» **Dataset excerpt**
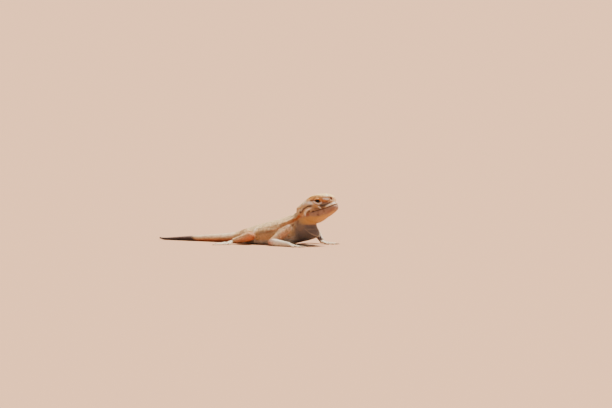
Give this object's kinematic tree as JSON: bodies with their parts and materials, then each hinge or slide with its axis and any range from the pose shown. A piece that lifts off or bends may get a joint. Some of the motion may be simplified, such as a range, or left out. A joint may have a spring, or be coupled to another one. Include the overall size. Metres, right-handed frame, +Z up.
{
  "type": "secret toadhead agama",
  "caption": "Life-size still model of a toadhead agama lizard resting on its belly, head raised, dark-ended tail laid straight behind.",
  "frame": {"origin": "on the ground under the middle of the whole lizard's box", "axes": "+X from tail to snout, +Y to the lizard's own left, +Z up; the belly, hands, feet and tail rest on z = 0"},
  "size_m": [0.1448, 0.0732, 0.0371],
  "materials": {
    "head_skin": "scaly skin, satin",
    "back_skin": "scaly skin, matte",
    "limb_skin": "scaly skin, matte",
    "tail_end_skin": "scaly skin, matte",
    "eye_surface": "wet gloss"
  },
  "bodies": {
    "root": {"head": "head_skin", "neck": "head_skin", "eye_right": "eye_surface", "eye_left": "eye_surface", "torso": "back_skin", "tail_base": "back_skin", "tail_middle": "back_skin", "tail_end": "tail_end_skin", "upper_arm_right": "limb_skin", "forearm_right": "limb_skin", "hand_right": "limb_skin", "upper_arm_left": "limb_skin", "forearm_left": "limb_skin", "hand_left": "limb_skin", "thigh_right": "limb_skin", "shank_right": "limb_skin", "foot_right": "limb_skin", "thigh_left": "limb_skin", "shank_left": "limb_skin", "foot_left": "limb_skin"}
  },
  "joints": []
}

» **Request**
Reproduce the full listing word for word.

» **Exercise response**
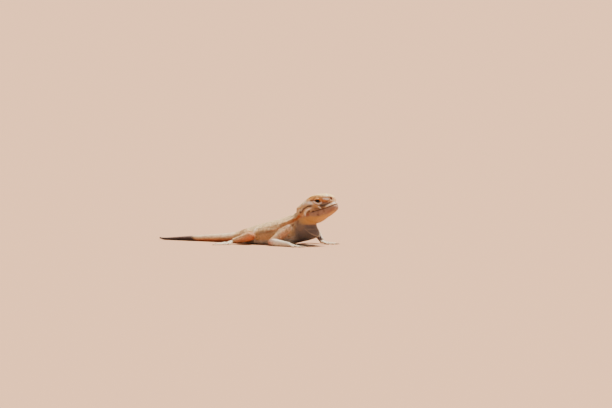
Give this object's kinematic tree as JSON: bodies with their parts and materials, then each hinge or slide with its axis and any range from the pose shown. A piece that lifts off or bends may get a joint. Some of the motion may be simplified, such as a range, or left out. A joint may have a spring, or be coupled to another one. Include the overall size. Metres, right-handed frame, +Z up.
{
  "type": "secret toadhead agama",
  "caption": "Life-size still model of a toadhead agama lizard resting on its belly, head raised, dark-ended tail laid straight behind.",
  "frame": {"origin": "on the ground under the middle of the whole lizard's box", "axes": "+X from tail to snout, +Y to the lizard's own left, +Z up; the belly, hands, feet and tail rest on z = 0"},
  "size_m": [0.1448, 0.0732, 0.0371],
  "materials": {
    "head_skin": "scaly skin, satin",
    "back_skin": "scaly skin, matte",
    "limb_skin": "scaly skin, matte",
    "tail_end_skin": "scaly skin, matte",
    "eye_surface": "wet gloss"
  },
  "bodies": {
    "root": {"head": "head_skin", "neck": "head_skin", "eye_right": "eye_surface", "eye_left": "eye_surface", "torso": "back_skin", "tail_base": "back_skin", "tail_middle": "back_skin", "tail_end": "tail_end_skin", "upper_arm_right": "limb_skin", "forearm_right": "limb_skin", "hand_right": "limb_skin", "upper_arm_left": "limb_skin", "forearm_left": "limb_skin", "hand_left": "limb_skin", "thigh_right": "limb_skin", "shank_right": "limb_skin", "foot_right": "limb_skin", "thigh_left": "limb_skin", "shank_left": "limb_skin", "foot_left": "limb_skin"}
  },
  "joints": []
}